Apollo vilt Marsyas

Marsyas was een sater uit Frygie, vermaard om zijn spel op de dubbele pijpen, een soort fluit. Marsyas had zoveel vertrouwen in zijn muzikaal talent dat hij de God van muziek, Apollo, uitdaagde voor een wedstrijd. Zij kwamen overeen dat de winnaar mocht bepalen wat de verliezer zou betalen, en wezen de muzen aan als jury. Apollo won doordat hij zijn lier ondersteboven kon bespelen. Marsyas werd opgehangen aan een boom en levend gevild. "Helaas! Het spijt me want zoveel is me die fluit niet waard ! En terwijl hij schreeuwt wordt de opperhuid van zijn lichaam gestroopt. Hij was één grote wonde. Van alle kanten spoot het bloed. De spieren kwamen bloot te liggen en de trillende aders die zonder enige huidbescherming waren, sprongen op en neer" (Ovidius, "Metamorfosen", Boek VI, v. 386-390).

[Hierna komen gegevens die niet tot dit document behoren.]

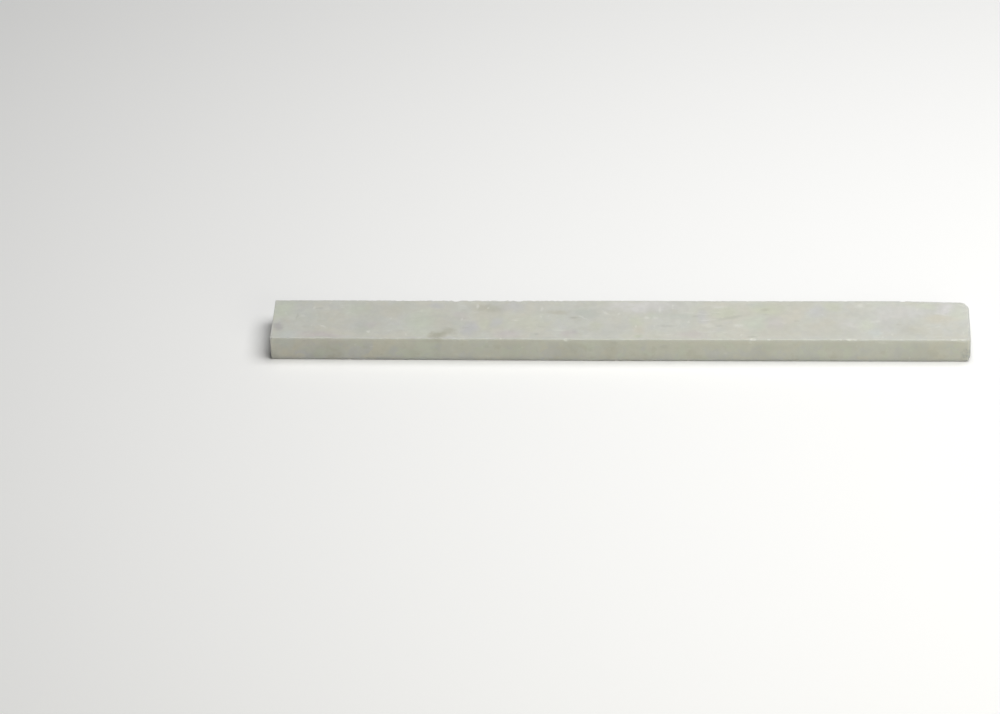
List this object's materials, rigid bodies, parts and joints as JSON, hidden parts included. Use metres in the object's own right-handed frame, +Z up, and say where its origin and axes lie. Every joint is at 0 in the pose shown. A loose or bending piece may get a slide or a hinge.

Op die manier straft Apollo de sater Marsyas, die het lef had te betwijfelen dat de hemelse melodie van Apollo's lier superieur was aan de aardse zinnelijkheid van zijn fluitDe tranen van de andere saters en nimfen vloeiden samen en vormden de Marsyas, een bijrivier van de Meander. Ovidius (Wikipedia) beschrijft (Ovid. Metamorphosen 6, 392-400) ook hoe de tranen van Marsyas' vrienden de rivier de Marsyas doen ontstaan (SaturaLanx.telenet). Deze mythe, dikwijls afgebeeld in oude kunst, werd herontdekt door renaissanceschilders (o.a. Titiaan en Raphael) en barokschilders (o.a. Guercino, Poussin en Ribera) voor wie de rivaliteit tussen de blaas- en de snaarinstrumenten overeenkomst met die tussen sensuele en intellectuele muziek.

Er zijn twee varianten van Jusepe de Ribera bekend; afbeelding links: Koninklijk Museum voor Schone Kunsten Brussel (1637) en afbeelding rechts: Museo Nazionale di San Martino, Naples (1637). Jusepe de Ribera schilderde dit meestwerk in 1637, toen zijn stijl tot volle ontplooiing was gekomen. De hier voorgestelde passage uit de "Metamorfosen" van Ovidius is een uiting van het esthetische klimaat dat in Napels heerste, de stad die toen beschouwd werd als de hoofdstad van de schilderkunst. Om zich goed en vooral tragisch uit te drukken put hij, zoals Caravaggio, uit de populaire bronnen en uit de realiteit. Zijn schilderijen zijn voorzien met modellen die, zoals Marsyas, zo uit de stegen van Napels komen.